Correction of 'Longtime Oversight' Shakes Up MLB Records

Negro Leagues have been reclassified as major league
By Newser Editors and Wire Services
Posted Dec 16, 2020 4:28 PM CST
Correction of 'Longtime Oversight' Shakes Up MLB Records
Houston Astros third base coach Gary Pettis and manager Dusty Baker Jr. look up into the stands at photo cutouts of former Negro League players before a game against the Seattle Mariners.   (Kevin M. Cox/The Galveston County Daily News via AP, File)

Willie Mays will add some hits to his record, Monte Irvin's big league batting average should climb over .300 and Satchel Paige may add nearly 150 victories to his total. Josh Gibson, the greatest of all Negro League sluggers, might just wind up with a major league record, too. The statistics and records of greats like Gibson, Paige, and roughly 3,400 other players are set to join Major League Baseball's books after MLB announced Wednesday it is reclassifying the Negro Leagues as a major league, the AP reports. MLB said Wednesday it was “correcting a longtime oversight in the game's history” by elevating the Negro Leagues on the centennial of its founding. The Negro Leagues consisted of seven leagues, and MLB will include records from those circuits between 1920-48.

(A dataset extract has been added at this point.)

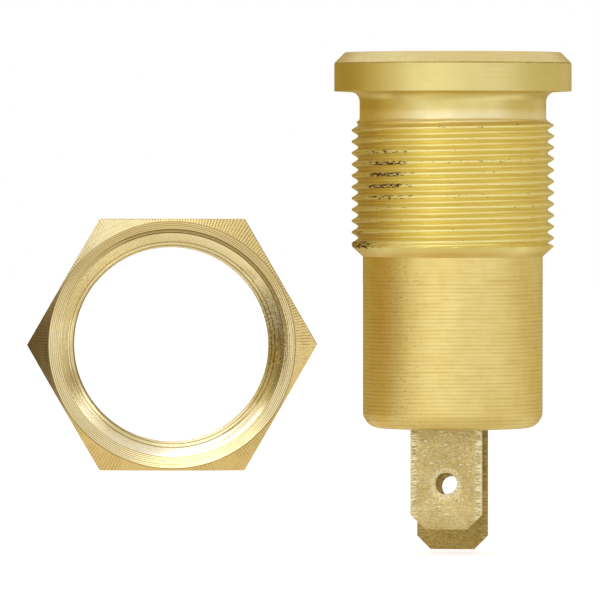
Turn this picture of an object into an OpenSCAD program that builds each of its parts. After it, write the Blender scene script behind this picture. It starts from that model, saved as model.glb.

“All of us who love baseball have long known that the Negro Leagues produced many of our game’s best players, innovations, and triumphs against a backdrop of injustice," Commissioner Rob Manfred said in a statement. The Negro Leagues were excluded in 1969 when the Special Committee on Baseball Records identified six official "major leagues" dating to 1876. The league will now work with the Elias Sports Bureau to review Negro Leagues statistics and records and figure out how to incorporate them into MLB’s history. While some have estimated Gibson slugged over 800 homers during 16 Negro League seasons, it's unlikely that enough records exist for him to officially pass Barry Bonds for the career record at 762. Depending on what Elias and MLB rule, though, Gibson could wind up with another notable record. His .441 batting average in 1943 would be the best season mark ever, edging Hugh Duffy's .440 from 1894.